■ PROBLEM
Extract each line containing the string "picture".

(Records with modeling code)
· · · ·

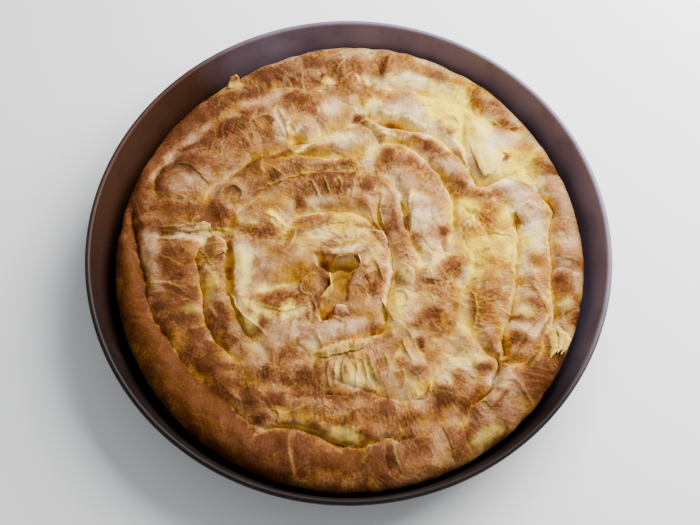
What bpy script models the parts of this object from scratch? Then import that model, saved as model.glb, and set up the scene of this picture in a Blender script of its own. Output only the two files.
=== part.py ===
"""Cheese banitsa in its round baking tray.

Filo dough is rolled round cheese into ropes, here called rolls, and the rolls are laid end to end
in a spiral that runs clockwise, seen from above, from the middle of the tray out to its wall.
Where one roll ends and the next begins, the roll outside them moves in or out by a turn.

Metres, +Z up.  The origin lies on the table under the tray's centre, and -Y is the front.
Angles are degrees, anticlockwise from +X, and a roll's angles may pass below 0.
"""

import math

import bpy

# Tray: pressed sheet with a leaning wall and a wired edge.
RIM_RADIUS = 0.180
TRAY_HEIGHT = 0.046
SHEET = 0.001
BEAD_RADIUS = 0.002
WALL_LEAN = math.radians(14.0)
CORNER_RADIUS = 0.006
TRAY_STEPS = 72
CORNER_POINTS = 4
BEAD_POINTS = 8

# Pastry: heights above the table, and how far neighbours stand apart.
GAP = 0.0003
FLOOR = SHEET + GAP
GROOVE_HEIGHT = 0.0255
WIDEST_HEIGHT = 0.0235
UNDER_TUCK = 0.0070
BOTTOM_ROUND = 0.0025
SIDE_GAP = 0.0003
END_GAP = 0.0005
STATION = 0.0100
DOME_SHARES = (-1.0, -0.82, -0.45, 0.0, 0.45, 0.82, 1.0)
DOME_POWER = 2.4
NOSE_LENGTH = 0.014
NOSE_DROP = 0.25
FOLD_HEIGHT = 0.0007
FOLD_LENGTH = 0.034
SWELL_HEIGHT = 0.0009
SWELL_LENGTH = 0.123
TAIL_HEIGHT = 0.0155
TAIL_STEP = 10.0

# Grooves between the rolls: (lowest angle, angle step, radii).  A groove that has a radius for
# the full turn closes on itself.  The others are arms of the spiral and stop at both ends.
WALL_EDGE = (0, 30, (
    0.1645, 0.1640, 0.1680, 0.1690, 0.1635, 0.1625, 0.1630, 0.1640, 0.1665, 0.1680, 0.1675, 0.1655))
OUTER_GROOVE = (0, 15, (
    0.141, 0.143, 0.141, 0.140, 0.139, 0.138, 0.137, 0.136, 0.137, 0.1405, 0.144, 0.147,
    0.148, 0.1425, 0.139, 0.1385, 0.138, 0.135, 0.1365, 0.138, 0.1425, 0.141, 0.145, 0.146))
MIDDLE_GROOVE = (0, 15, (
    0.119, 0.1165, 0.110, 0.1095, 0.1075, 0.106, 0.104, 0.101, 0.101, 0.101, 0.103, 0.102,
    0.104, 0.105, 0.108, 0.111, 0.112, 0.107, 0.106, 0.109, 0.109, 0.113, 0.119, 0.119))
SPLIT_GROOVE = (-60, 15, (
    0.107, 0.101, 0.096, 0.088, 0.081, 0.082, 0.084, 0.086, 0.086, 0.085, 0.083, 0.079,
    0.075, 0.076, 0.079))
INNER_GROOVE = (-60, 15, (
    0.063, 0.060, 0.058, 0.054, 0.050, 0.048, 0.050, 0.053, 0.055, 0.058, 0.060, 0.060,
    0.062, 0.070, 0.078, 0.082, 0.082, 0.083, 0.087, 0.088, 0.085, 0.082, 0.076, 0.071, 0.066))
CORE_GROOVE = (-60, 15, (
    0.048, 0.043, 0.038, 0.034, 0.031, 0.030, 0.029, 0.030, 0.033, 0.036, 0.037, 0.037,
    0.038, 0.040, 0.041, 0.042, 0.043, 0.044, 0.045, 0.046, 0.047))
HOLE_EDGE = (0, 30, (
    0.012, 0.009, 0.008, 0.008, 0.010, 0.013, 0.020, 0.030, 0.043, 0.037, 0.021, 0.013))
TAIL_CENTRE = (-0.006, -0.017)

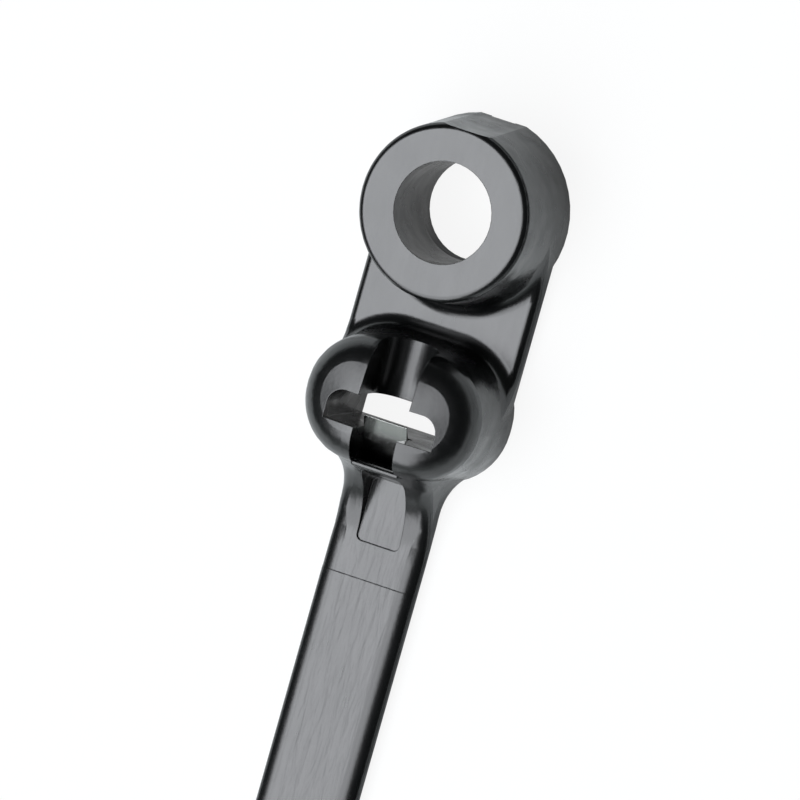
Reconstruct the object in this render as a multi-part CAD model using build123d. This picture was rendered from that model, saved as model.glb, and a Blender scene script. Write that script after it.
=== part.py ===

· · · ·

■ EXERCISE RESPONSE
What bpy script models the parts of this object from scratch? Then import that model, saved as model.glb, and set up the scene of this picture in a Blender script of its own. Output only the two files.
Reconstruct the object in this render as a multi-part CAD model using build123d. This picture was rendered from that model, saved as model.glb, and a Blender scene script. Write that script after it.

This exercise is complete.